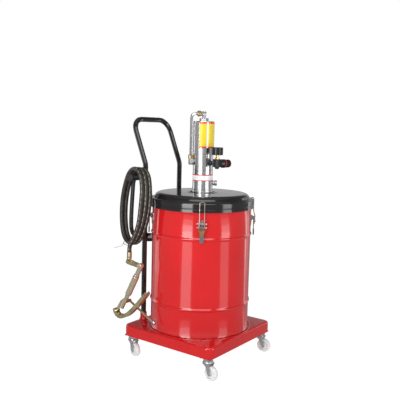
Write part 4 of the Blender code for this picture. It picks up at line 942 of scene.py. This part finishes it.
def make_studio():
    make_world()
    bm = bmesh.new()
    size = 12.0
    bm.faces.new([bm.verts.new((x, y, -0.0005)) for x, y in ((-size, -size), (size, -size), (size, size),
                                                            (-size, size))])
    floor = Shader("studio_floor", (0.20, 0.20, 0.20), 0.9)
    floor.set("Emission Color", (1.0, 1.0, 1.0, 1.0))
    floor.set("Emission Strength", 0.97)
    floor.set("Specular IOR Level", 0.0)
    floor.colour_from(floor.noise(0.8, 2.0), [(0.3, (0.195, 0.195, 0.195)), (0.7, (0.205, 0.205, 0.205))])
    ground = add_piece("studio_floor", bm, floor.mat, None)
    ground.visible_glossy = False
    soft_box("box_left", -173.0, 1.10, 0.42, 0.34, 1.25, 6.4)
    soft_box("box_right", -91.0, 1.10, 0.38, 0.34, 1.25, 3.4)
    soft_box("box_edge", -24.0, 1.20, 0.14, 0.10, 1.20, 0.5)
    soft_box("box_back_left", 100.0, 1.60, 0.60, 0.10, 1.30, 2.4)
    soft_box("box_back_right", -15.0, 1.60, 0.50, 0.10, 1.30, 0.9)
    area_light("box_top", AXIS + Vector((-1.2, -0.9, 2.0)), AXIS + Vector((0, 0, 0.35)), 1.8, 1.4, 19.0)
    bpy.context.scene.view_settings.view_transform = "Standard"


# ---------------------------------------------------------------- assembly
make_camera()
mats = make_materials()
make_studio()
hose, hose_points, hose_length = make_hose(mats)

make_drum(mats)
make_lid(mats)
for latch_side in LATCH_ANGLES:
    make_latch(latch_side, mats)
make_deck(mats)
make_labels(mats)
make_pump_details(mats)
make_regulator(mats)
paint(mats["black"], ["push_handle", "handle_brace_left", "handle_brace_right"])
paint(mats["dark"], ["hose_hanger"])
paint(mats["turned"], ["pump_head", "valve_housing", "motor_cylinder", "motor_cap"])
paint(mats["chrome"], ["air_tube", "top_elbow"])
paint(mats["pale"], ["gun_body"])
paint(mats["olive"], ["hose_ferrule", "swivel_arm"])
paint(mats["brass"], ["tube_nut_upper", "tube_nut_lower", "gauge_stem"])
paint(mats["zinc"], ["air_inlet_elbow", "top_nut", "outlet_union", "lid_nut", "suction_tube",
                     "foot_strainer",
                     "foot_valve_ball", "piston_rod", "nozzle_coupler"])
paint(mats["plate"], ["outlet_plug"] + [f"caster_fork_{s}" for s in CASTER_ANGLES])
paint(mats["olive"], ["gun_trigger", "nozzle_elbow"])
paint(mats["wire"], [f"latch_bail_{s}" for s in LATCH_ANGLES])
paint(mats["plastic"], [f"caster_wheel_{s}" for s in CASTER_ANGLES])
paint(mats["rubber"], ["lid_gasket"])
paint(mats["signal"], ["gauge_needle"])
paint(mats["glass"], ["gauge_glass"])

make_gun_details(mats)
gun_pieces = make_hose_tie(mats) + [nodes[n] for n in ("hose_ferrule", "swivel_arm", "gun_body",
                                                       "gun_trigger", "nozzle_elbow",
                                 "nozzle_coupler")]
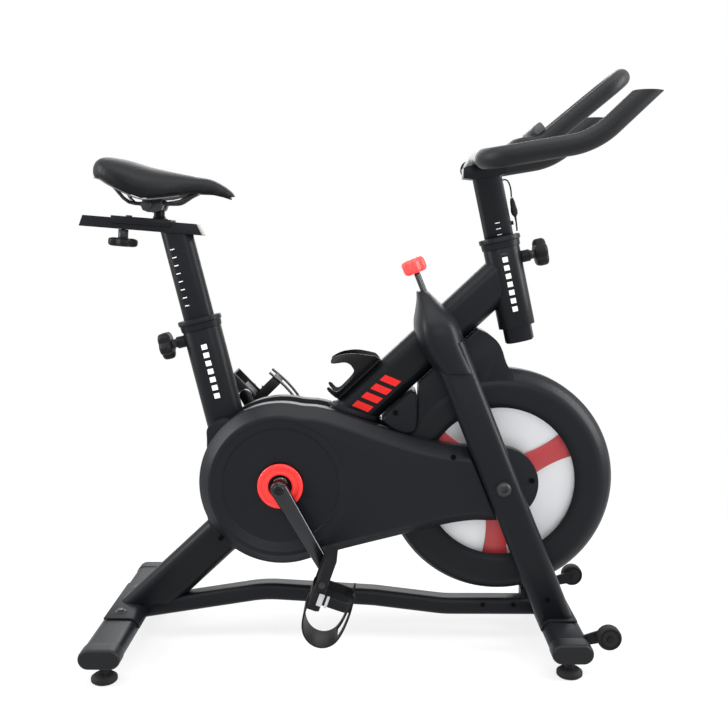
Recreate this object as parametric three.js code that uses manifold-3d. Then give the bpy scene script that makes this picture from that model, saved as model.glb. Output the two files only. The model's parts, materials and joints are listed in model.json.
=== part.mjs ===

__________________________________________________

--- EXERCISE ---
Look above for the line containing "Recreate this object"; copy from it through the last line, exactly, and nothing more.

--- THE ANSWER ---
Recreate this object as parametric three.js code that uses manifold-3d. Then give the bpy scene script that makes this picture from that model, saved as model.glb. Output the two files only. The model's parts, materials and joints are listed in model.json.
=== part.mjs ===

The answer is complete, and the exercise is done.